Problem to work on: Narrow the data below down to the lines containing "bodies".
'''
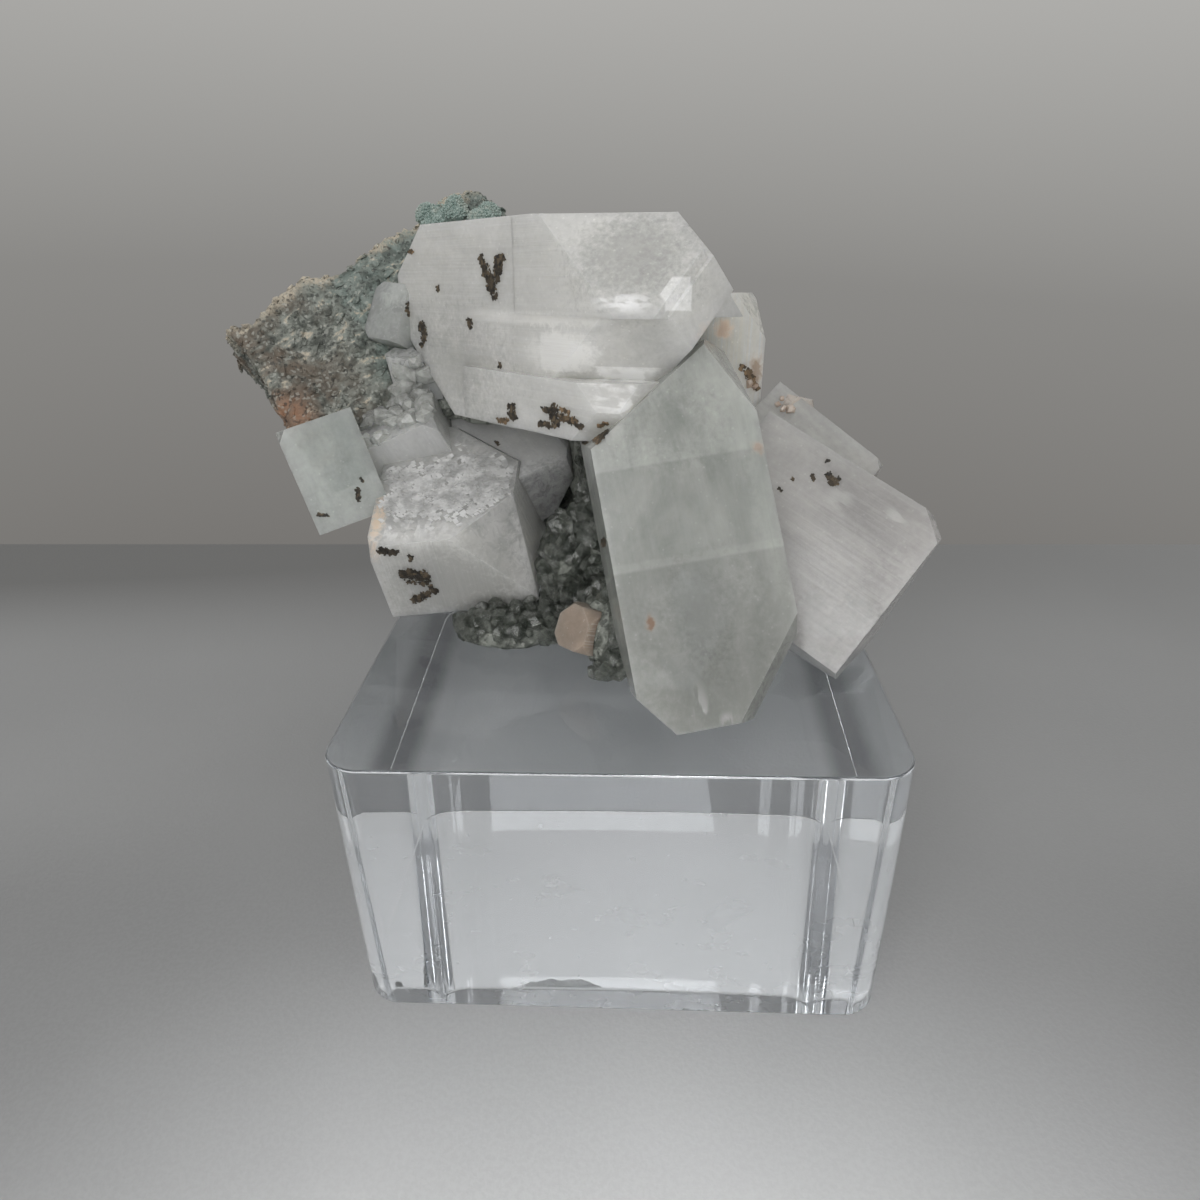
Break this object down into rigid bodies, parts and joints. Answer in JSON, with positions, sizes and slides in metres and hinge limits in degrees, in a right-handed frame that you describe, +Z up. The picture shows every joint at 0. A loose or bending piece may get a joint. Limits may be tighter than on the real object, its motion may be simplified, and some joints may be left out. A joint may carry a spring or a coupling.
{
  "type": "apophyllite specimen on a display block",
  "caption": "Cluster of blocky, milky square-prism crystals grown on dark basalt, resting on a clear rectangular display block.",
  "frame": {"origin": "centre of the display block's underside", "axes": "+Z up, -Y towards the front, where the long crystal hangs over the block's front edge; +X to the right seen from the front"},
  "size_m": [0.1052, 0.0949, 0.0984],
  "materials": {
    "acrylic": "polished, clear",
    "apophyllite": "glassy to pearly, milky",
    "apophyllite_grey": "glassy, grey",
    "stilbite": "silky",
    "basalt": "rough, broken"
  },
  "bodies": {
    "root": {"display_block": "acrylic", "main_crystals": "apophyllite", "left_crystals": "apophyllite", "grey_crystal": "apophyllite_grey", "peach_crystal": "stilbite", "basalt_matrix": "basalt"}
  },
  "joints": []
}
'''
Expected output:
Break this object down into rigid bodies, parts and joints. Answer in JSON, with positions, sizes and slides in metres and hinge limits in degrees, in a right-handed frame that you describe, +Z up. The picture shows every joint at 0. A loose or bending piece may get a joint. Limits may be tighter than on the real object, its motion may be simplified, and some joints may be left out. A joint may carry a spring or a coupling.
  "bodies": {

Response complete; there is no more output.